What should an INFP do when they’ve been left on read?

Give the silence a defined window before deciding what it means. During that time, avoid building narratives about what the silence represents. After the window, send a simple, low-stakes follow-up message rather than waiting indefinitely. If the pattern continues, it may be worth addressing directly what you’re noticing in the relationship, calmly and without accusation.

Is it normal for INFPs to spiral when someone doesn’t reply?

Yes, and it’s connected to the INFP cognitive function stack rather than a personal weakness. Dominant Fi registers relational disruption as significant. Auxiliary Ne multiplies possible explanations. Tertiary Si connects the present silence to past experiences of being left or dismissed. Inferior Te, the least developed function, makes it hard to take the simple practical step that would resolve the ambiguity. This is a predictable pattern for the type, not a character flaw.

How is the INFP experience of being left on read different from the INFJ experience?

INFJs tend to converge on a single explanation through dominant Ni and may respond by closing the door on the relationship entirely. INFPs tend to stay suspended in multiple interpretations through auxiliary Ne, waiting for the relationship to repair itself rather than taking decisive action. Both types feel the disruption deeply, but the internal experience and behavioral response differ in meaningful ways.

Does being sensitive to silence mean something is wrong with an INFP?

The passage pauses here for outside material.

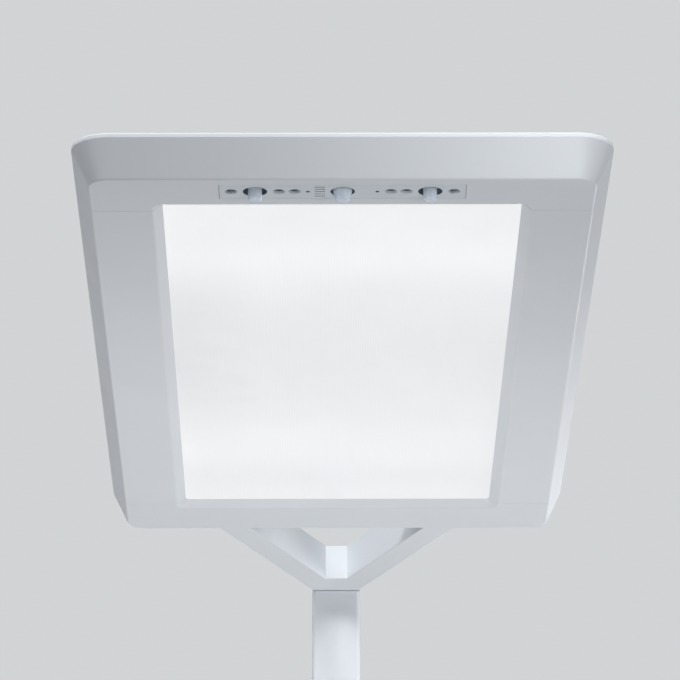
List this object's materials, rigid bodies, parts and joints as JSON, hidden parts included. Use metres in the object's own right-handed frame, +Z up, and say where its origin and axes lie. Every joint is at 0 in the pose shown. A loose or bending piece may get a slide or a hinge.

No. Heightened sensitivity to relational signals is a genuine strength that enables INFPs to be extraordinarily present, perceptive, and authentic in their relationships. The challenge isn’t to become less sensitive. The work is to build enough internal steadiness that the sensitivity doesn’t destabilize you when the signals are ambiguous. The same wiring that makes silence painful also makes INFPs deeply compelling and real in close relationships.